_Task to complete_
Only one stretch of the data below should be repeated: the lines from the line containing "Write part 3" through the line containing "obj.data.transform(obj.matrix_world)", inclusive, exactly as they are.
— Begin Material for this exercise —
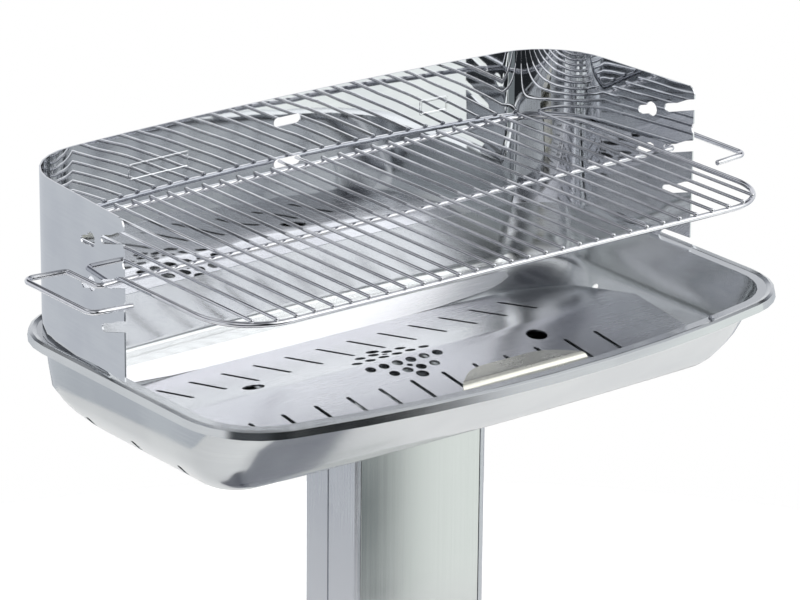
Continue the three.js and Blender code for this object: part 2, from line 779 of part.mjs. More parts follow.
— End Material for this exercise —
— Begin Material for this exercise —
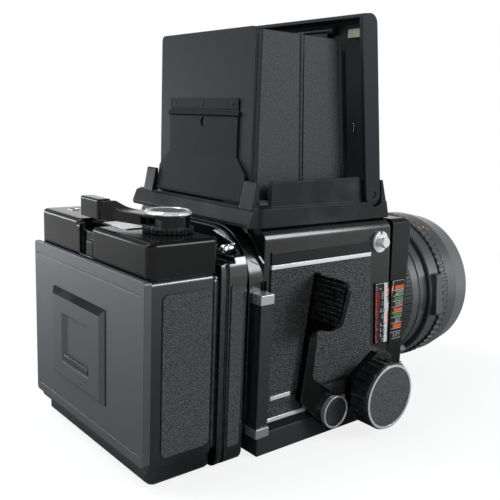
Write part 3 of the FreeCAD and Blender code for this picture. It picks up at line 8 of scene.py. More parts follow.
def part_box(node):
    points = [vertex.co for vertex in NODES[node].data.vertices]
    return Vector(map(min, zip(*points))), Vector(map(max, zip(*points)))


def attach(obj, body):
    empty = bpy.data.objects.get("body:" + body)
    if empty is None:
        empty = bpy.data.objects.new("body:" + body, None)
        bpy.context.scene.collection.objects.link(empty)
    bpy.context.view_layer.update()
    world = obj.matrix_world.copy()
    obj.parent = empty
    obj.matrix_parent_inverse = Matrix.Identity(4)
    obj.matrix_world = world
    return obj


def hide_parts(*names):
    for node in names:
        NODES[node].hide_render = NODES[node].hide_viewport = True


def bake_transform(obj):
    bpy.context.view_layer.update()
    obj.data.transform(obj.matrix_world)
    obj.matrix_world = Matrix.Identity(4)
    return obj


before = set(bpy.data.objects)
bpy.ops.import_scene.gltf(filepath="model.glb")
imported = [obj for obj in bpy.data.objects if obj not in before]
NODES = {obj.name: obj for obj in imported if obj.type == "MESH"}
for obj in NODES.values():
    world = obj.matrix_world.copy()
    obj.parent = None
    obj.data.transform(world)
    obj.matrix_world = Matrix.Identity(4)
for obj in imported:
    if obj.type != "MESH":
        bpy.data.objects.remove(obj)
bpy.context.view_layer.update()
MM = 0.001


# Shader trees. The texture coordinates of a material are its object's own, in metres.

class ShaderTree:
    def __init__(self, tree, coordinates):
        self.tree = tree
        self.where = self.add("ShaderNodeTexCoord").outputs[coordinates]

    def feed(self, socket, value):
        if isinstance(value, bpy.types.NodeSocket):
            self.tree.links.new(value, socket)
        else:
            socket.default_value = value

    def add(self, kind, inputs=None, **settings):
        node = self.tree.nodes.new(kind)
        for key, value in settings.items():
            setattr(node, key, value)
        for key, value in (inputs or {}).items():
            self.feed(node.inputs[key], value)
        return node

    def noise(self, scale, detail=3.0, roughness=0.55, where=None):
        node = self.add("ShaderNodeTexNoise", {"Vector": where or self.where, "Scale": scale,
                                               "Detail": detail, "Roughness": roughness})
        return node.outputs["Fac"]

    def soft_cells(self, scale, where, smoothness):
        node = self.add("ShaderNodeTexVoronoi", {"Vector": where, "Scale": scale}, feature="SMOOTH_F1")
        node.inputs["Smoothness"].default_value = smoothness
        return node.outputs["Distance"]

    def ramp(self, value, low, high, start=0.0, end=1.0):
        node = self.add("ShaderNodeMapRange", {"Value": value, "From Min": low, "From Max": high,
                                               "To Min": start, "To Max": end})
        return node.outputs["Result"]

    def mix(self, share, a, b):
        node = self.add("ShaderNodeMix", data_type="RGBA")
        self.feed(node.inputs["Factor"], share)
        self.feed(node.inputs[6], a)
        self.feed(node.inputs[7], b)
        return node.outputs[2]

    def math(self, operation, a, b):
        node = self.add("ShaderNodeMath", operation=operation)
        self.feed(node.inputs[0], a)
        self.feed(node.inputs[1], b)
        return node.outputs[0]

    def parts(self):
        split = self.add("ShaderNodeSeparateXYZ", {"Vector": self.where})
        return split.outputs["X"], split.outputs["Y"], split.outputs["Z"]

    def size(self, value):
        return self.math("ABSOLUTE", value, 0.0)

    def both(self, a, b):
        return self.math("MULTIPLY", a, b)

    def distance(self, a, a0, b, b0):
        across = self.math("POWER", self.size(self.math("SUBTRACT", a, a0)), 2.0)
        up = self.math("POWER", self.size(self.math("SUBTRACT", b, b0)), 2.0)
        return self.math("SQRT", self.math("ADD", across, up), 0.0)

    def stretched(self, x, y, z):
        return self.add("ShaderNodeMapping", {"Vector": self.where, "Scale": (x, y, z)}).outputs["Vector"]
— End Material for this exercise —
_Exercise answer_
Write part 3 of the FreeCAD and Blender code for this picture. It picks up at line 8 of scene.py. More parts follow.
def part_box(node):
    points = [vertex.co for vertex in NODES[node].data.vertices]
    return Vector(map(min, zip(*points))), Vector(map(max, zip(*points)))


def attach(obj, body):
    empty = bpy.data.objects.get("body:" + body)
    if empty is None:
        empty = bpy.data.objects.new("body:" + body, None)
        bpy.context.scene.collection.objects.link(empty)
    bpy.context.view_layer.update()
    world = obj.matrix_world.copy()
    obj.parent = empty
    obj.matrix_parent_inverse = Matrix.Identity(4)
    obj.matrix_world = world
    return obj


def hide_parts(*names):
    for node in names:
        NODES[node].hide_render = NODES[node].hide_viewport = True


def bake_transform(obj):
    bpy.context.view_layer.update()
    obj.data.transform(obj.matrix_world)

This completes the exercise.